Diljit Dosanjh in Chamkila
Diljit Dosanjh in Chamkila

More Man than Myth

The staging and time-frame say a lot. While the bodies lay inside Chamkila’s bungalow, the senior cop is all ears in the yard, his apathy for the man who “corrupted Punjab” slowly dissolving into empathy. He reacts like Ved in Tamasha does, when the roadside storyteller (Piyush Mishra) keeps mixing up fables. Cutaways of the mutilated faces during the flashback are hard to digest, but they keep tethering the fiction to an inescapable reality. This happens over the course of one night – the period between the transience of Chamkila’s life and eternity of his loss.
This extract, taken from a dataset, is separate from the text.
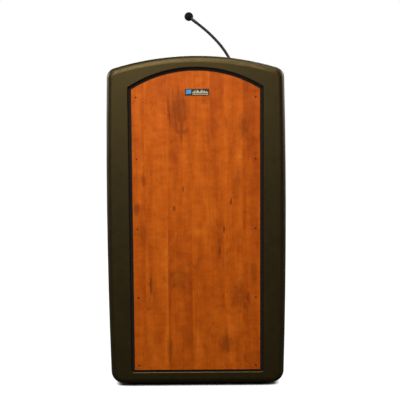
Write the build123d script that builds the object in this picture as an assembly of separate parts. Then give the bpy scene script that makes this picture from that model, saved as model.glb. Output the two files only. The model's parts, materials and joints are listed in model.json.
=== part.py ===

It’s the calm between two storms, when he is still more man than myth; more flesh than blood. What this framework also does is give context to composer A.R. Rahman and lyricist Irshad Kamil’s intuitive soundtrack. Chamkila never made music for himself, so the film makes music for him. He was so consumed by serving others that the album serves him.  

Each of the six songs – from the boisterous beginnings of “Baaja” to the mournful endings of “Vidaa Karo” – do what he could never afford to do: Tell his own story. It’s as if they urge everyone influenced by his art – friends, foes, women secretly enjoying his vulgar verses, inspectors and constables, truck drivers (including the ones in Ali’s Highway) and farmers – to hold themselves accountable, face the camera and sing for him. It also plays out like the sort of personal record that Chamkila might have written had he suffered and lived longer. The kind that he might have composed in his backyard, during magic hour, once the tamasha (spectacle) of his rockstar days are behind him. That is the essence of Amar Singh Chamkila. It reclaims the words from the headline. And it grieves the death of not a person, but a place and time; it laments for a world that watched and wondered. The film isn’t a whodunit. It is a ghost story – and it haunts a culture that continues to shoot the messenger.